Mirrors rsync the whole unpacked repository (I/O bound).
But it does a delta against 2 existing files -- not an entire lineage of deltas. I really don't think you've thought this through.
Are there issues with this? Of course there are. But the tradeoff is mirroring many GB of RPM's (rsync has to take some CPU for mirroring this large of a collection) versus mirroring fewer GB of unpacked RPM's plus binary deltas,
I think your minimizing the binary delta operation, big time. I don't think you're going to save any size in the end for mirrors either.
and signing the on-the-fly RPM.
Again, for security reasons, I very much consider this to be a "disadvantage." I like to sign _off-line_ for a reason -- still automated -- but from an _internal_ system.
Yes, it will take more CPU, but I think linearly more CPU and not exponentially.
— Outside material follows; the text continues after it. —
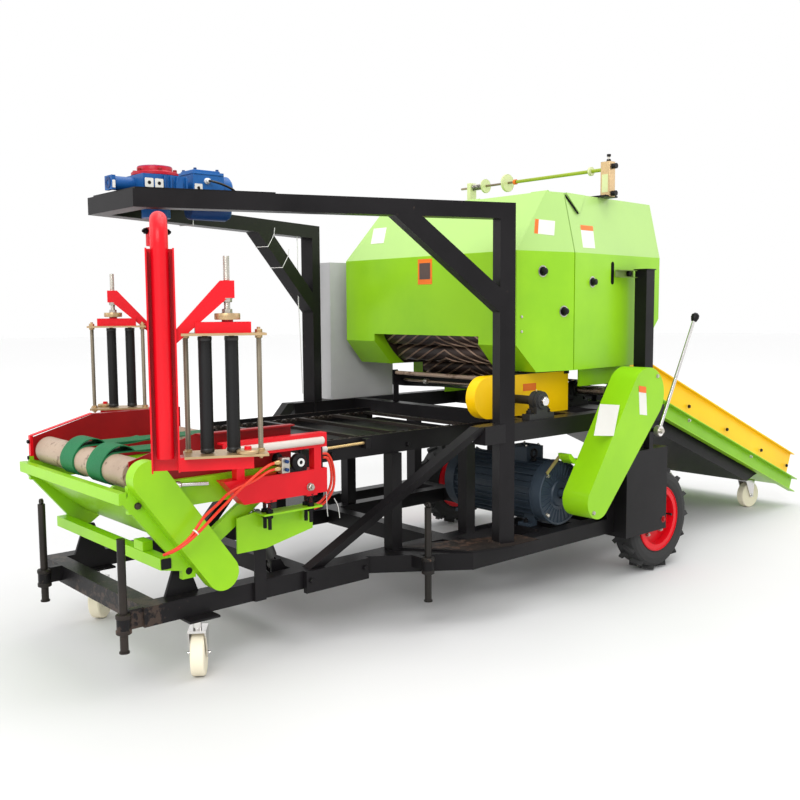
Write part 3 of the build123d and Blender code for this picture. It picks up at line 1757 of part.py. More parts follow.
def tilt_rod():
    """Piston rod with its upper eye, the pivot left open."""
    half = tilt_eye_half
    top = tilt_length()
    bar = rod((0, 0, tilt_bore_start + tilt_side_gap), (0, 0, top), tilt_rod_radius)
    eye = rod((0, -half, top), (0, half, top), tilt_eye)
    hole = rod((0, -half, top), (0, half, top), tilt_pin + tilt_play)
    return tilt_place() * ((bar + eye) - hole)


# Film beam beside the table
def film_post():
    """Flat post on the outer face of the narrow rail."""
    x = film_post_x
    far = -film_near + film_sheet
    post = block(x, x + film_post_wide, far, far + film_post_wall, rail_bottom, film_shelf)
    foot = block(x, x + film_post_wide, far, -front_half, rail_bottom, rail_top)
    return post + foot


def film_base():
    """Green sheet with its bolting shelf beside the table."""
    near = -film_near
    far = near + film_sheet
    outline = (
        (film_start, film_low),
        (film_start, film_low + film_step),
        (film_post_x, film_shelf),
        (film_end, film_shelf),
        (film_end, film_low + film_lip),
        (film_post_x + film_post_wide, film_low),
    )
    return prism_y(outline, near, far) + block(
        film_post_x, film_end, near - film_deep, near, film_shelf - film_sheet, film_shelf
    )


def film_beam():
    """Red box beam on long bolts, with a channel on stays above it."""
    far = -film_near - film_sheet
    near = far - film_wide
    outline = (
        (film_beam_start, film_beam_top),
        (film_beam_end, film_beam_top),
        (film_beam_end, film_beam_low),
        (film_beam_start + film_chamfer, film_beam_low),
    )
    pieces = [prism_y(outline, near, far)]
    top = film_rail_top
    low = top - film_rail_high
    wall = film_sheet
    x0, x1 = film_beam_start, film_beam_end
    web = near + wall
    pieces.append(block(x0, x1, near, web, low, top))
    pieces.append(block(x0, x1, near, near + film_rail_deep, low, low + wall))
    pieces.append(block(x0, x1, near, near + film_rail_deep, top - wall, top))
    for x in film_stay_x:
        pieces.append(block(x, x + film_stay, near, near + film_stay, film_beam_top, low))
    for x in film_bolt_x:
        for y in (near + film_bolt_inset, far - film_bolt_inset):
            pieces.append(rod((x, y, film_shelf), (x, y, film_beam_low), film_bolt))
    return fuse(pieces)


def machine():
    """All parts by node name, in the drafting frame."""
    parts = {"chassis": chassis(), "gantry": gantry()}
    parts["mid_frame"] = mid_frame(parts["gantry"]) - parts["chassis"]
    for side, label in ((NEAR, "near"), (FAR, "far")):
        parts["tyre_" + label] = tyre(side)
        parts["rim_" + label] = rim(side)
    for caster in casters:
        parts[caster.name + "_fork"] = caster_fork(caster)
        parts[caster.name + "_wheel"] = caster_wheel(caster)
    for jack in jacks:
        parts[jack.name] = jack_leg(jack)
    parts["bale_door"] = door()
    parts["rear_shell"] = rear_shell()
    for name in chamber_angles:
        parts["chamber_roller_" + name] = chamber_roller(name)
    parts["belt_guard"] = belt_guard()
    parts["motor"] = motor()
    parts["drive_shafts"] = drive()
    parts["chain_guard"] = chain_guard()
    parts["wheel_fender"] = fender()
    parts["clutch_lever"] = lever()
    parts["slat_frame"] = slat_rails()
    parts["slat_chain"] = slat_chain()
    parts["feed_trough"] = feed_trough()
    parts["feed_belly"] = feed_belly()
    parts["feed_boards"] = feed_boards()
    parts["feed_belt"] = feed_belt()
    parts["cabinet"] = cabinet_body()
    parts["cabinet_door"] = cabinet_leaf()
    parts["twine_tie"] = twine()
    parts["arm_gearbox"] = arm_gearbox()
    parts["wrap_arm"] = wrap_arm()
    turns = (0, 180)
    parts["film_frames"] = Compound(children=[arm_place(turn) * unit_frame() for turn in turns])
    parts["film_discs"] = Compound(children=[arm_place(turn) * unit_disc() for turn in turns])
    for turn, label in zip(turns, ("near", "far")):
        for y, place in zip(film_roller_places, ("a", "b")):
            parts["film_roller_" + label + "_" + place] = film_roller(turn, y)
    parts["table_frame"] = table_frame()
    parts["table_sides"] = table_sides()
    parts["table_roller_front"] = table_roller(table_front)
    parts["table_roller_rear"] = table_roller(table_rear)
    parts["table_belts"] = table_belts()
    parts["tilt_cylinder"] = tilt_cylinder()
    parts["tilt_rod"] = tilt_rod()
    parts["film_base"] = film_base()
    parts["film_beam"] = film_beam()
    return parts


def footprint_middle(parts):
    """Shift that brings the middle of the footprint to the origin."""
    boxes = [shape.bounding_box() for shape in parts.values()]
    x = (min(box.min.X for box in boxes) + max(box.max.X for box in boxes)) / 2
    y = (min(box.min.Y for box in boxes) + max(box.max.Y for box in boxes)) / 2
    return x, y


def main():
    parts = machine()
    x, y = footprint_middle(parts)
    print("origin in the drafting frame", round(x, 3), round(y, 3))
    os.makedirs("parts", exist_ok=True)
    for name, shape in parts.items():
        export_step(Pos(-x, -y, 0) * shape, "parts/" + name + ".step")


if __name__ == "__main__":
    main()
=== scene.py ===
"""Looks of a small silage round baler with its bale wrapper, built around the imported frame.

Pieces are drawn in millimetres in the drafting frame: X = 0 is the outer face of the front cross beam,
Y = 0 the middle of the machine and Z = 0 the ground. Finishes, lights and the camera are in metres, and
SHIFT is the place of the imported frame's origin in the drafting frame.
"""

import logging
from dataclasses import dataclass
from enum import Enum
from fnmatch import fnmatch
from functools import partial
from typing import Iterable, Sequence

import bpy
import numpy as np
from mathutils import Matrix, Vector


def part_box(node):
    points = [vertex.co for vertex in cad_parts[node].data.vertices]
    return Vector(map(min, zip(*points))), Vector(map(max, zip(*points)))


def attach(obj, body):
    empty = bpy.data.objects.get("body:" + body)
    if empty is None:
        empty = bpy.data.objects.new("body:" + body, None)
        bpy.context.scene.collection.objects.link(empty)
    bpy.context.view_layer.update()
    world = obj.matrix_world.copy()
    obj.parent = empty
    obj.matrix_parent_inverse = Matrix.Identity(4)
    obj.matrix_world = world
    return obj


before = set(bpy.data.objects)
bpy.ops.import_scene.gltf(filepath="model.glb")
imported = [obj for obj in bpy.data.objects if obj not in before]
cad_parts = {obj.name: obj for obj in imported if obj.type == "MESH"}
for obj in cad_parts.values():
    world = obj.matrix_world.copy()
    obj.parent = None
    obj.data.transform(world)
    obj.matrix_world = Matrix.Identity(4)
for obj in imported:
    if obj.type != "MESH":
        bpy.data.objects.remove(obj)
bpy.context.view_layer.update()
log = logging.getLogger("round_baler")

Array = np.ndarray
Colour = tuple[float, float, float]
Triple = Sequence[float]

AXLE_X = 2410.0
TURN = 2.0 * np.pi


class Axis(Enum):
    """Direction along which a turned piece or a bolt stands."""

    X = (1.0, 0.0, 0.0)
    Y = (0.0, 1.0, 0.0)
    Z = (0.0, 0.0, 1.0)
    NEAR = (0.0, -1.0, 0.0)
    FRONT = (-1.0, 0.0, 0.0)
    DOWN = (0.0, 0.0, -1.0)


Way = Triple | Axis
Socket = bpy.types.NodeSocket


class Coat(Enum):
    """Kind of surface, which picks the node recipe."""

    PAINT = "paint"
    METAL = "metal"
    RUBBER = "rubber"
    PLASTIC = "plastic"
    BELT = "belt"


def drafting_shift() -> Array:
    """Place of the frame's origin in the drafting frame, read off the two rims' boxes.

    The rims' middle is at AXLE_X and Y = 0 in the drafting frame.

    Returns:
        The X, Y, Z offset in metres.
    """
    corners = np.array([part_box("rim_near"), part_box("rim_far")], float)
    middle = corners.mean(axis=(0, 1))
    return np.array([AXLE_X / 1000.0 - middle[0], -middle[1], 0.0])


SHIFT = drafting_shift()


# Meshes
def grid_faces(rows: int, columns: int, wrap_rows: bool, wrap_columns: bool) -> Array:
    """Quads of a grid of rows by columns points, row after row.

    Each quad joins point (r, c) with its neighbours at r + 1 and c + 1, counted round where a way is closed.

    Args:
        rows: Number of points along the first way.
        columns: Number of points along the second way.
        wrap_rows: Whether the first way closes on itself.
        wrap_columns: Whether the second way closes on itself.

    Returns:
        Four point numbers a face.
    """
    r = np.arange(rows if wrap_rows else rows - 1)
    c = np.arange(columns if wrap_columns else columns - 1)
    r0, c0 = np.meshgrid(r, c, indexing="ij")
    r1, c1 = (r0 + 1) % rows, (c0 + 1) % columns
    quads = np.stack([r0 * columns + c0, r1 * columns + c0, r1 * columns + c1, r0 * columns + c1], axis=-1)
    return quads.reshape(-1, 4)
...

Here's a "real world" test for you.
Write a Apache script or even C program that takes XDelta version files, makes them into a cpio archive, and services them up.
Now just services up the cpio archive without all the processing.
How many clients can you serve for each?
Of course, it would have to be tried. The many GB of mirror has got to have many GB of redundancy in it. The size of the updates is getting out of control; for those with limited bandwidth it becomes very difficult to stay up to date.
I think you've underestimated the resources required to XDelta -- not "two points" like in rsync, but _multiple_. The cpio operation actually pales in comparison.